- Country: Germany
- Presented by: Kulturstiftung Hartwig Piepenbrock
- Reward(s): €50,000
- First award: 1988
- Final award: 2008

= Piepenbrock Prize for Sculpture =

The Piepenbrock Prize for Sculpture ('Piepenbrock Preis für Skulptur') was a biennial sculpture prize awarded in Berlin, Germany, by the Kulturstiftung Hartwig Piepenbrock, a cultural foundation established by Hartwig Piepenbrock. It was awarded from 1988 to 2008; the first five prizes were limited to the German-speaking world.

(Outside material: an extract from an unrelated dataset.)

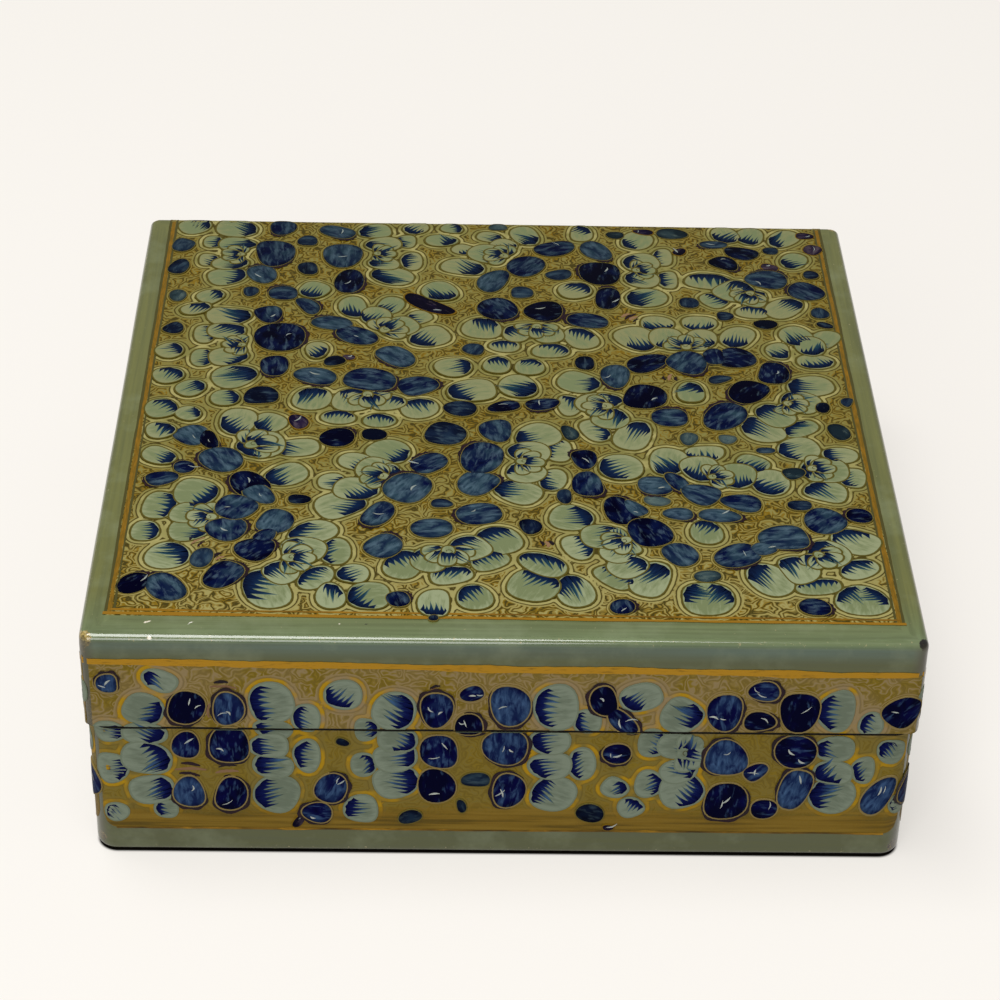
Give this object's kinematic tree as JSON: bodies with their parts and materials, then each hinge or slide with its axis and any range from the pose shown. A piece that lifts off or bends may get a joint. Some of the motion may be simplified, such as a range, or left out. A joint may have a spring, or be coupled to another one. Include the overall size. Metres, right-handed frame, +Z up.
{
  "type": "papier mache box",
  "caption": "Square shallow box of moulded paper pulp with a lift-off lid over an inner collar, painted with flowers outside and lacquered black inside.",
  "frame": {"origin": "on the surface that the box stands on, under the middle of the box", "axes": "+Z up through the lid, -Y towards the front side, +X to the right seen from the front"},
  "size_m": [0.152, 0.152, 0.051],
  "materials": {
    "pulp": "dry moulded paper pulp",
    "painted_skin": "painted paper and gesso under gloss varnish",
    "black_lacquer": "black lacquered paper"
  },
  "bodies": {
    "base": {"base_shell": "pulp", "base_skin": "painted_skin", "underside_paper": "black_lacquer", "base_lining": "black_lacquer", "collar_front": "black_lacquer", "collar_right": "black_lacquer", "collar_back": "black_lacquer", "collar_left": "black_lacquer"},
    "lid": {"lid_shell": "pulp", "lid_skin": "painted_skin", "lid_lining": "black_lacquer"}
  },
  "joints": [
    {"name": "lid_lift", "type": "slide", "parent": "base", "child": "lid", "axis": [0, 0, 1], "range_m": [0, 0.1]}
  ]
}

At €50,000, it was the highest-valued sculpture prize in Europe.

==Recipients==
- 1988: Max Bill
- 1990: Ernst Hermanns
- 1992: Alf Lechner
- 1994: Franz Erhard Walther
- 1996: Erwin Heerich
- 1998: Ulrich Rückriem
- 2000: Eduardo Chillida
- 2002: Tony Cragg
- 2004: Dani Karavan
- 2006: Rebecca Horn
- 2008: Katharina Fritsch

An associated grant or bursary, the Piepenbrock Förderpreis für Skulptur, was also awarded to promising sculptors.